Versions of the library¶

Currently, the library consists of one major part, labelled ChASE-MPI, for solving dense eigenproblems. There will be another major part to support sparse eigenproblems in short future. ChASE-MPI can be installed with the minimum amount of dependencies (BLAS, LAPACK, and MPI).

ChASE-MPI¶

Multi-Configurations¶

ChASE-MPI supports different configurations depending on the available hardware resources.

Shared memory build: This is the simplest configuration and should be exclusively selected when ChASE is used on only one computing node or on a single CPU. The simplicity of this configuration resides in the way the Matrix-Matrix kernel is implemented with respect to the full MPI build.
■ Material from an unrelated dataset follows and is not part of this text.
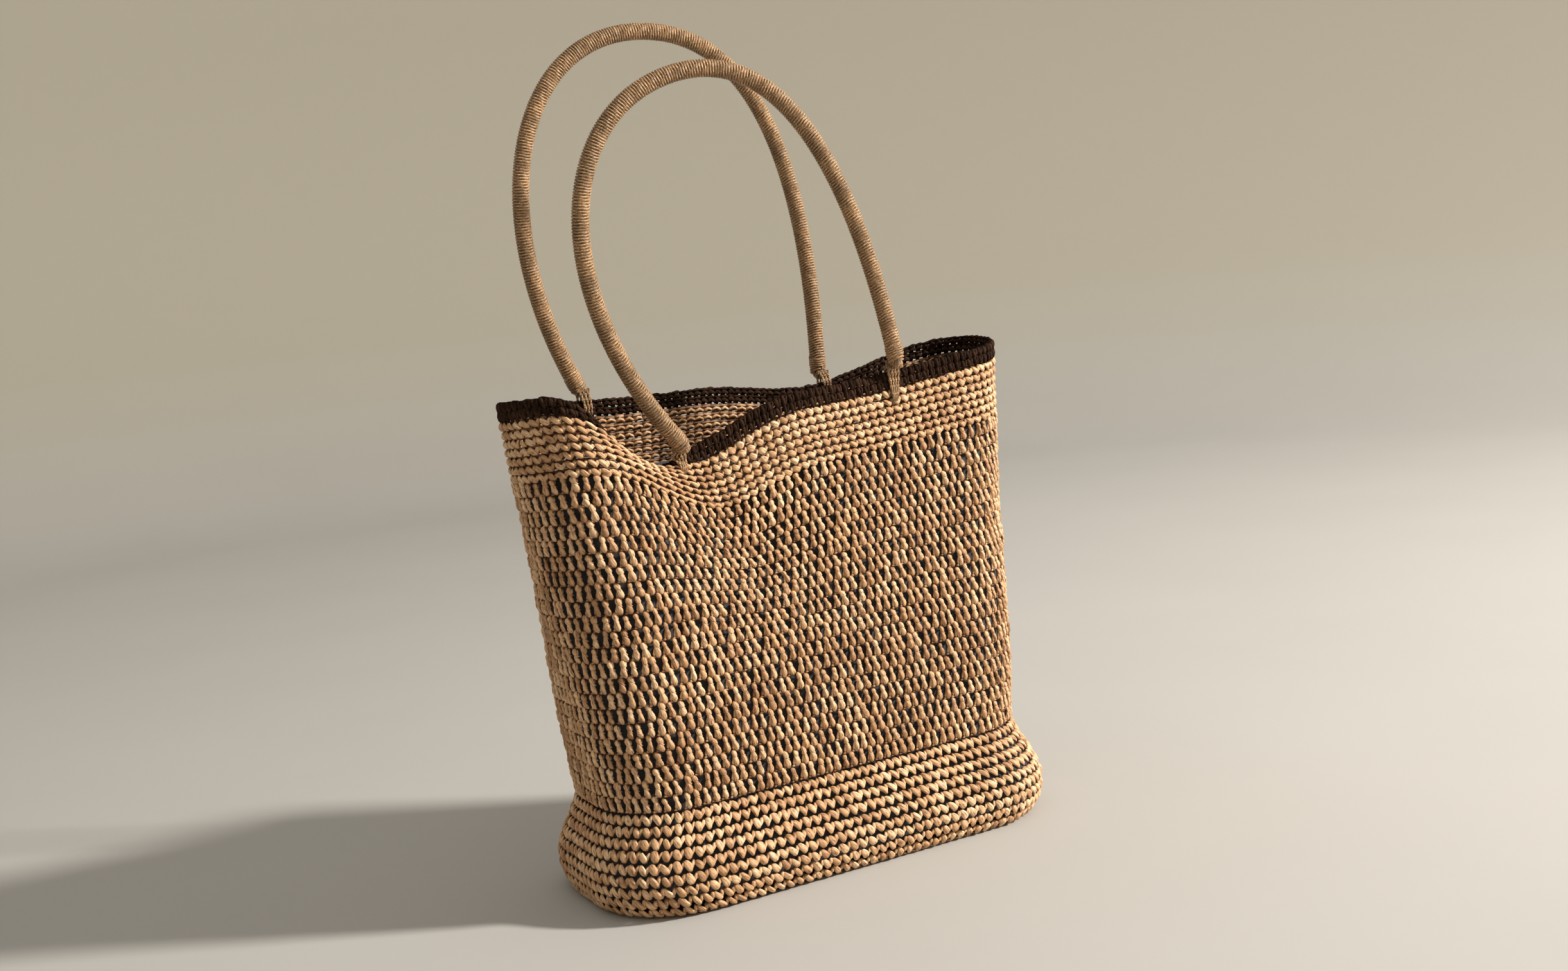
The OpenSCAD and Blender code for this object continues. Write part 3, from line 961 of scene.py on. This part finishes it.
def tall_stitch(rng):
    """A tall stitch: the rounded head, the fat leg below it, the leg that crosses
    behind, the yarn over at the neck and the strand along the round."""
    j = jitter(rng)
    fat, slim, lean = 1 + j(0.14), 1 + j(0.16), j(0.5)
    return [
        (6, 7, [
            (-1.3 + lean, 0.9, 12.0, 0.9, 0.7),
            (-1.3 + lean, -1.1, 11.0, 1.9 * slim, 1.1),
            (-0.9 + lean, -1.8, 9.3, 2.05 * slim, 1.25),
            (-0.1 + lean, -1.4, 7.3, 1.6 * slim, 1.1),
            (0.9, -0.3, 5.4, 1.0, 0.8),
        ]),
        (6, 7, [
            (-1.5 + lean, -0.2, 8.6, 0.9, 0.8),
            (-0.8, -1.4, 7.2, 1.4 * fat, 1.1),
            (0.1, -2.1, 4.9, 2.05 * fat, 1.3),
            (0.8, -1.9, 2.4, 2.3 * fat, 1.3),
            (1.3, -0.2, 0.0, 1.3, 0.9),
        ]),
        (5, 6, [
            (-1.6, 0.1, 0.6, 1.1, 0.8),
            (-1.9, -0.8, 2.7, 1.4 * fat, 1.1),
            (-1.1, -0.6, 5.6, 1.3 * fat, 1.1),
            (0.9 + lean, -0.7, 8.6, 1.3 * slim, 1.0),
            (1.0 + lean, 0.3, 11.0, 0.8, 0.7),
        ]),
        (4, 5, [
            (-2.2 + lean, -0.2, 8.3 + j(0.5), 0.6, 0.5),
            (-0.7 + lean, -2.4, 7.6 + j(0.4), 0.85, 0.6),
            (1.0 + lean, -2.2, 6.3 + j(0.4), 0.85, 0.6),
            (2.1 + lean, -0.3, 5.4 + j(0.5), 0.6, 0.5),
        ]),
        (5, 4, [
            (-3.95, 0.3, 0.1, 0.75, 0.65),
            (-2.6, -1.0, 0.7 + j(0.3), 1.1, 0.75),
            (-0.6, -0.4, 0.3, 0.8, 0.65),
            (1.9, 0.5, 0.0 + j(0.3), 0.7, 0.6),
            (3.95, 0.3, 0.1, 0.75, 0.65),
        ]),
    ]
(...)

MPI+Threads build: On multi-core homogeneous CPU clusters ChASE is best used in its pure MPI build. In this configuration, ChASE is typically used with one MPI rank per NUMA domain and as many threads as number of available cores per NUMA domain.

GPU build: ChASE-MPI can be configured to take advantage of graphics card on heterogeneous computing clusters. Currently we support one GPU card per MPI rank.

Matrix Distributions¶

In ChASE-MPI, the MPI nodes are constructed as 2D grid, two data distributions are support to assigned sub-blocks of dense matrix A into different MPI nodes.

Block Distribution¶

The first is called Block Distribution, in which each MPI rank of 2D grid is assigned a block of dense matrix A. The most important kernel of ChASE is the Hermitian Matrix-Matrix Multiplication. This block data distribution results in a matrix-matrix multiplications on each node that is large and contiguous, often resulting in a performance close to the hardware theoretical peak. In addition, this data distribution allows an easy offloading of the multiplication to accelerators such as GPUs.

\[\begin{split}A=\left(\begin{array}{c|c|c} A_{0,0} & A_{0,1} & A_{0,2} \\ \hline A_{1,0} & A_{1,1} & A_{1,2} \\ \hline A_{2,0} & A_{2,1} & A_{2,2} \end{array}\right)\end{split}\]

The figure above gives an example of ChASE which distributes a \(n \times n\) dense matrix \(A\) into a \(3 \times 3\) grid of MPI nodes. In this example, the matrix A is split into 2D, with a series of sub-matrices \(A_{i,j}\) in which \(i \in [0,2]\) and \(j \in [0,2]\). Therefore, \(A_{0,0}\) is distributed to MPI rank 1, \(A_{1,0}\) is distributed to rank 2, \(A_{2,0}\) is distributed to rank 3, \(A_{0,1}\) is distributed to rank 4, \(A_{1,1}\) is distributed to rank 5, and so on.

Block-Cyclic Distribution¶

The second is called 2D Block-Cyclic Distribution. This distribution scheme was introduced for the implementation of dense matrix computations on distributed-memory machines. Compared to the Block Distribution, the main advantage of the Block-Cyclic Distribution is improving the load balance of matrix computation if the amount of work differs for different entries of a matrix, e.g., QR and LU factorization. A block distribution can lead to load imbalances.

Even the load balance is not a problem for ChASE, in which the most important kernel Hermitian Matrix-Matrix Multiplication is well balanced with the Block Distribution, we still provide the Block-Cyclic Distribution as an option in ChASE to avoid the re-distribution between these two types of distributions, which might be required for some application, e.g., solving generalized eigenproblem by ChASE with Cholesky factorization. In ChASE, its implementation with Block-Cyclic Distribution can achieve similar performance as the implementation with Block Distribution.

The figure above show an example of ChASE which distributes a \(n \times n\) dense matrix \(A\) into a \(2 \times 2\) grid of MPI nodes in a block-cyclic scheme. Denoting the 4 MPI nodes as \(P_{0,0}\), \(P_{0,1}\), \(P_{1,0}\), and \(P_{1,1}\), they are marked as green, red, blue and yellow, respectively on the figure above. In this example, the matrix A is split into 2D, with a series of sub-matrices \(A_{i,j}\) in which \(i \in [0,3]\) and \(j \in [0,3]\). Each sub-matrix is assigned to one MPI node in a round-robin manner so that each MPI rank gets several non-adjacent blocks. For more details about Block-Cyclic Distribution, please refer to Netlib website.